When he refused, the king sent him on his way with everything Xuanzang could possibly need. Xuanzang crossed the Tien Shan Mountains and descended to the Issyk-Kul lake in what is now the Republic of Kyrgyzstan. He traveled capital of Tashkent and the city of Samarkand and then through the Iron Gates to Bactria (modern Afghanistan). He visited the city of Balkh, where there were many famous relics of the Buddha. Xuanzang arrived in Bamian. He traveled down the Kabul River through the city of Peshawar to Taxila (now ruins near the Pakistani capital of Islamabad). Xuanzang then went to Srinigar, the capital of Kashmir.

He stayed in Srinigar and studied Buddhist texts with nine monks, each expert in a different field, until early 633. In eastern Punjab, Xuanzang and his party were assaulted by 50 bandits, and only escaped because Xuanzang was able to slip away to get help. He traveled on to the headwaters of the Ganges, the sacred river of India. Stopping at Kannauj, he stayed there for three months studying with a famous Buddhist master. Sailing down the Ganges to Kanpur, his boat was captured by pirates who wanted to sacrifice Xuanzang to their god.

As he was preparing to die, the pirate boats were hit by a cyclone and destroyed, and they released him before even worse things happened. Xuanzang visited the sacred sites where the historical Buddha had lived in what had once been the Kingdom of Magadha. At the village of Kasia, he saw the place where the Buddha had entered Nirvana (a kind of heaven). At the great monastery of Nalanda, Xuanzang stayed for five years from 633 to 637 studying the sacred texts. Xuanzang continued down the Ganges to the port of Tamralipti.

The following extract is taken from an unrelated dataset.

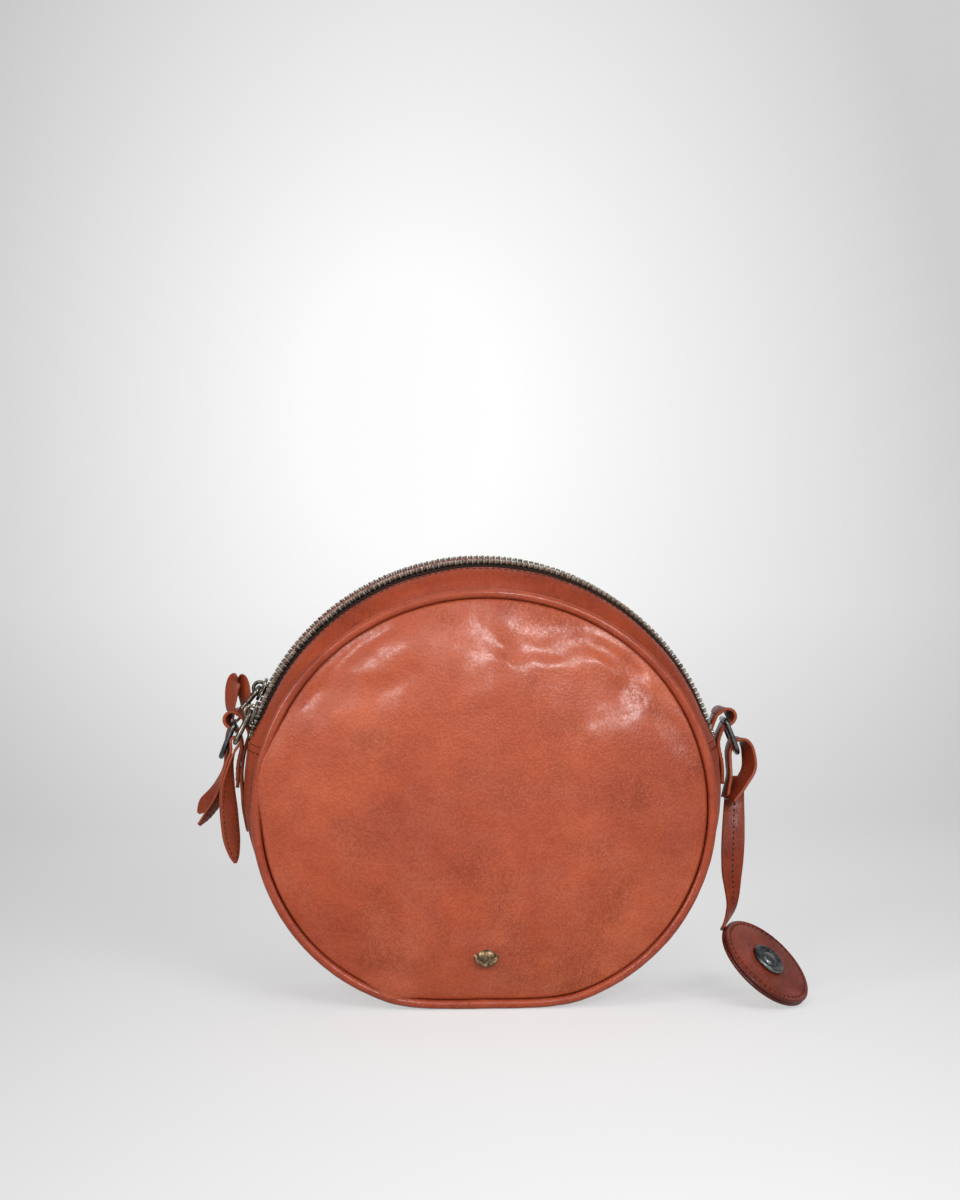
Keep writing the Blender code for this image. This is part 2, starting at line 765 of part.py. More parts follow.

From there he sailed down the east coast of India and visited south India and Maharashtra. He returned north and stopped at Nalanda again and then spent some time nearby studying non-religious subjects, such as mathematics and geography, with a famous teacher. Xuanzang was sent to Gauhati, the capital of Assam, to convert the King to Buddhism. Back in Nalanda he took leave of the monks and headed back to his native country in 643.

He crossed the Thar Desert to reach the Indus River. Crossing the Indus, he made it across safely on the back of an elephant into central Asia. Xuanzang faced many hazards, though. He survived blizzards and storms and the death of his elephant, who drowned while fleeing an attack of bandits.

Xuanzang reached Kashgar in what is now the westernmost part of China and Hetien, the capital of the Buddhist kingdom of Khotan. The King of Khotan came out to greet him, and he spent seven or eight months there lecturing on what he had learned during his pilgrimage. He finally arrived back in Sian in the spring of 645. Xuanzang arrived back in China with 150 Buddhist relics, six statues and more than 650 religious texts after a journey of 40,000 miles. The Emperor ordered him to write about his experiences. He had completed this book, Ta-T'ang Si-Yu-Ki (Memoirs on Western Countries) by the time he died in 649.[3]

References change

  1. "Hsüan-Chuang." Explorers & Discoverers of the World. Gale, 1993. Biography in Context. Web. 4 Dec. 2013.
  2. Cao Shibang (2006). "Fact vs. Fiction: From Record of the Western Regions to Journey to the West". In Wang Chichhung (ed.). Dust in the Wind: Retracing Dharma Master Xuanzang's Western Pilgrimage. p. 62. Retrieved 2 February 2014.
  3. Sedgewick, Jessica. "Xuanzang." World History: Ancient and Medieval Eras. ABC-CLIO, 2013. Web. 4 Dec. 2013.